Wrangel Island, we have landed! Today was a day of vast landscapes and intimate detail. The morning began with the soft, beaconing voice of our expedition leader Russ telling us about the 20 bears already spotted and those ahead. We pulled on clothes with abandon and headed to the outer decks. The morning light sent a golden glow across the lowlands of Wrangle Island, near Kosomol Lake. The steppe vegetation, now in its fall colors vibrated against the dark water and gray sky. The hillsides gave a blue and purple backdrop to the vibrant scene before it. Polar bears slept on ledges high in the hillsides. Other bears walked the beaches sniffing the debris left by the previous tide.
Before long we headed to shore and put our feet on the rocky beach of this remote northern world. Various walks with Russian guides left the landing site and soon we looked like tiny dots in the immensity of the landscape. We visited an old research hut still maintained for scientific and safety needs. While spare, the interior was inviting.
The door to the hut had been removed for our visit but had nails protruding every few inches across the entire outer surface. This disturbing door is designed to discourage the polar bears from visiting while the hut is closed.
The afternoon gave us another opportunity to explore the tundra by foot, at a dreamy spot named Dream Head. Our hikes took many of us down the cobbled beach strewn with bones of walrus. Those that crept onto the tundra became part of the golden glow of fall. We occasionally stopped to take in the grandeur of the land. Most of the actual walking required a bit of watching our feet as the tundra is uneven and bog-like at this time of year.
At our feet was a myriad of color and shapes. Bright yellow willow next to crimson doc and then multicolored leaves reflecting in the still water of the small pools between our steps. White tufts of seeds blew in the wind off the cotton grass stalks. Suddenly a lemming ran away from us as startled to see us as we were of it. A western sandpiper blended into the vegetation and finally flew away. Another stop and we were staring in the distance at a dot of white that was a snowy owl and a sweep of wings that was a small flock of snow geese moving to a different location.
All the while the bridge team and our expedition leader were keeping track of the sleeping bears who occasionally woke up and took a stroll here and there.

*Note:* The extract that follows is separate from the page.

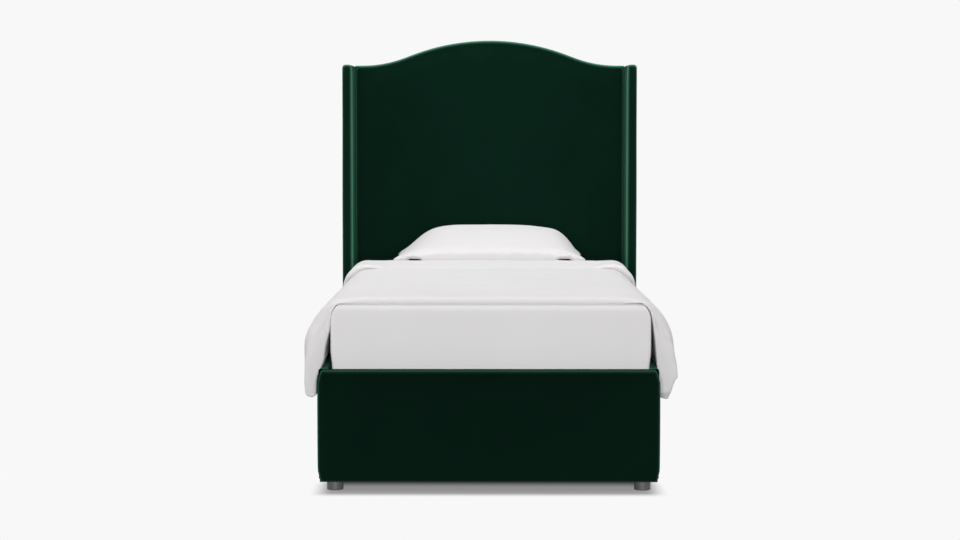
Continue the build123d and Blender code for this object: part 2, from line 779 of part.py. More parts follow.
with BuildPart() as fitted_sheet:
    with BuildSketch(Plane.XY.offset(mattress_seat)):
        with Locations((0, well_middle)):
            RectangleRounded(mattress_width + 2 * sheet_thickness, mattress_length + 2 * sheet_thickness,
                             mattress_corner + sheet_thickness)
    extrude(amount=sheet_top - mattress_seat)
    sheet_faces = fitted_sheet.faces().sort_by(Axis.Z)
    fillet(sheet_faces[-1].edges() + sheet_faces[0].edges(), radius=mattress_edge + sheet_thickness)
    add(mattress.part, mode=Mode.SUBTRACT)
    with BuildSketch(Plane.XY.offset(mattress_seat)):
        with Locations((0, well_middle)):
            RectangleRounded(mattress_width - 2 * sheet_tuck, mattress_length - 2 * sheet_tuck,
                             mattress_corner)
    extrude(amount=sheet_thickness, mode=Mode.SUBTRACT)
save(fitted_sheet, "fitted_sheet")

# ---------------------------------------------------------------- duvet
# A quilted cover laid over the mattress. Both sides hang outside the rails and stand out
# further at the foot, and the head end is folded back on itself.
duvet_bottom = sheet_top + rest_gap
duvet_top = duvet_bottom + duvet_top_thickness
duvet_foot = foot_inside + end_gap + duvet_foot_inset
pillow_middle = head_inside - pillow_head_gap - pillow_depth / 2
duvet_head = pillow_middle - pillow_depth / 2 - duvet_pillow_gap
duvet_length = duvet_head - duvet_foot
drape_inside = half_outside + drape_clearance


def drape_section(thickness, top, radius, y):
    """Cross-section of the duvet at y: top, rounded shoulders and both hanging sides."""
    with BuildSketch(front_plane(y)) as section:
        with BuildLine():
            outer = FilletPolyline((0, top), (drape_inside + thickness, top),
                                   (drape_inside + thickness, duvet_hem_height), radius=radius)
            inner = FilletPolyline((0, duvet_bottom), (drape_inside, duvet_bottom),
                                   (drape_inside, duvet_hem_height), radius=shoulder_inner_radius)
            Line(outer @ 1, inner @ 1)
            Line(outer @ 0, inner @ 0)
        make_face()
        mirror(about=Plane.YZ)
    return section.sketch


duvet_fold = duvet_head - fold_length
fold_share = fold_length / duvet_length
drape_fold_thickness = drape_head_thickness + fold_share * (drape_foot_thickness - drape_head_thickness)
shoulder_fold_radius = shoulder_head_radius + fold_share * (shoulder_foot_radius - shoulder_head_radius)
duvet_sections = [drape_section(drape_foot_thickness, duvet_top, shoulder_foot_radius, duvet_foot),
                  drape_section(drape_fold_thickness, duvet_top, shoulder_fold_radius, duvet_fold),
                  drape_section(drape_head_thickness, duvet_top + fold_rise, shoulder_head_radius,
                                duvet_head)]

with BuildPart() as duvet:
    loft([section.face() for section in duvet_sections], ruled=True)
save(duvet, "duvet")

# ---------------------------------------------------------------- pillow
pillow_seat = sheet_top + rest_gap
pillow_levels = ((0, pillow_base_inset, pillow_base_corner),
                 (pillow_seam_height, 0, pillow_seam_corner),
                 (pillow_swell_height, pillow_swell_inset, pillow_swell_corner),
                 (pillow_shoulder_height, pillow_shoulder_inset, pillow_shoulder_corner),
                 (pillow_height, pillow_crown_inset, pillow_crown_corner))

with BuildPart() as pillow:
    for level, inset, corner in pillow_levels:
        with BuildSketch(Plane.XY.offset(pillow_seat + level)):
            with Locations((0, pillow_middle)):
                RectangleRounded(pillow_width - 2 * inset, pillow_depth - 2 * inset, corner)
    loft(ruled=True)
save(pillow, "pillow")
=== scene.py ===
import bmesh
import bpy
from math import atan, cos, exp, pi, radians, sin, sqrt, tan
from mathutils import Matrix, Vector, noise


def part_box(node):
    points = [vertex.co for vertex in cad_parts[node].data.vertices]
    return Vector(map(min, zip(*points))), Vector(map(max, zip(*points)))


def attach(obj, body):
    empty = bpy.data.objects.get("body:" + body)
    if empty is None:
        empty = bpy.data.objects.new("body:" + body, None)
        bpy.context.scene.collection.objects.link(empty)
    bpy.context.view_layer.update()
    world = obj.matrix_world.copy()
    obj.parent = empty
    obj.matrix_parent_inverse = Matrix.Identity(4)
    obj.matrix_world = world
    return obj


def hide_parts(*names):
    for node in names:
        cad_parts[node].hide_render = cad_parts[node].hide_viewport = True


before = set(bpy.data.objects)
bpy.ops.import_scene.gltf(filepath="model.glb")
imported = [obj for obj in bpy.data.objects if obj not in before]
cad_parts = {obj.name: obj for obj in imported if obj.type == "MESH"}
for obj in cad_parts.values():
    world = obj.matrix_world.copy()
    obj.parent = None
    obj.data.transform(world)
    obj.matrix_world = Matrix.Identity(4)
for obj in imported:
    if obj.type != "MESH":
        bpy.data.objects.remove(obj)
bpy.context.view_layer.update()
bpy.context.scene.view_settings.view_transform = "Standard"


# -------- camera, light and floor
# A long lens beyond the foot end, a little above the bed and tipped slightly down. The light
# is soft and even from all round, with broad lamps above, beside and before the bed.
def let_go():
    """Leaves nothing selected."""
    bpy.ops.object.select_all(action="DESELECT")


let_go()
bpy.ops.object.camera_add(location=(0.0101, -7.749, 1.144),
                          rotation=(radians(85.915), 0, radians(0.308)))
camera = bpy.context.object
camera.name = "studio_camera"
camera.data.lens = 85
camera.data.sensor_width = 36
bpy.context.scene.camera = camera


def broad_lamp(name, place, target, width, height, power):
    """A soft rectangular lamp that faces a target."""
    bpy.ops.object.light_add(type="AREA", location=place)
    lamp = bpy.context.object
    lamp.name = name
    lamp.rotation_euler = (Vector(target) - Vector(place)).to_track_quat("-Z", "Y").to_euler()
    light = lamp.data
    light.shape = "RECTANGLE"
    light.size = width
    light.size_y = height
    light.energy = power


bed_middle = (0, 0, 0.5)
broad_lamp("overhead_lamp", (0, 0.45, 4.2), bed_middle, 4.5, 4.0, 124)
broad_lamp("side_lamp_left", (-3.6, -0.8, 2.2), bed_middle, 2.0, 2.0, 50)
broad_lamp("side_lamp_right", (3.6, -0.8, 2.2), bed_middle, 2.0, 2.0, 37)
broad_lamp("camera_lamp", (0, -9.0, 1.4), (0, 0, 0.7), 4.0, 2.0, 435)

paper_white = 0.9387
sky_light = 0.09

sky = bpy.data.worlds.new("studio_sky")
sky.use_nodes = True
bpy.context.scene.world = sky
sky_tree = sky.node_tree
sky_tree.nodes.clear()


def join_nodes(tree, *pairs):
    """Links node sockets, given as pairs of an output and an input."""
    for outlet, inlet in pairs:
        tree.links.new(outlet, inlet)


def set_inputs(node, values):
    """Sets a shader node's inputs by their names."""
    for name, value in values.items():
        node.inputs[name].default_value = value


def new_node(tree, kind, values=None):
    """A new shader node of a kind, with its inputs set where values are given."""
    node = tree.nodes.new("ShaderNode" + kind)
    set_inputs(node, values or {})
    return node


def worked_out(tree, operation, first, second=None):
    """A math node's result, from sockets or plain numbers."""
    node = new_node(tree, "Math")
    node.operation = operation
    for value, inlet in zip((first, second), node.inputs):
        if isinstance(value, (int, float)):
            inlet.default_value = value
        elif value is not None:
            join_nodes(tree, (value, inlet))
    return node.outputs[0]


def seen_directly(tree):
    """1 for what the camera, a reflection or a pane shows, 0 for light that falls on things."""
    path = new_node(tree, "LightPath").outputs
    shown = worked_out(tree, "MAXIMUM", path["Is Camera Ray"], path["Is Glossy Ray"])
    return worked_out(tree, "MAXIMUM", shown, path["Is Transmission Ray"])


def grey_node(tree, kind, grey):
    """A shader node of a grey or white."""
    return new_node(tree, kind, {"Color": (grey, grey, grey, 1)})


def blend(tree, share, first, second, output):
    """Shows a blend of two shader nodes, with a share of the second."""
    mix = new_node(tree, "MixShader")
    join_nodes(tree, (share, mix.inputs[0]), (first.outputs[0], mix.inputs[1]),
               (second.outputs[0], mix.inputs[2]),
               (mix.outputs[0], new_node(tree, output).inputs["Surface"]))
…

Our guides came aboard and gave us presentations about Wrangel Island and its designation as a World Heritage Site. They also taught us about the life of researchers and rangers who work together to learn about and protect this very special place.Topping off the day, our expedition leader told us that tomorrow we would go to Herold Island. Also part of the World Heritage Site, it has more polar bears and more denning sites than even Wrangle Island. Off we go to bed with dreams of white bears dancing in our heads.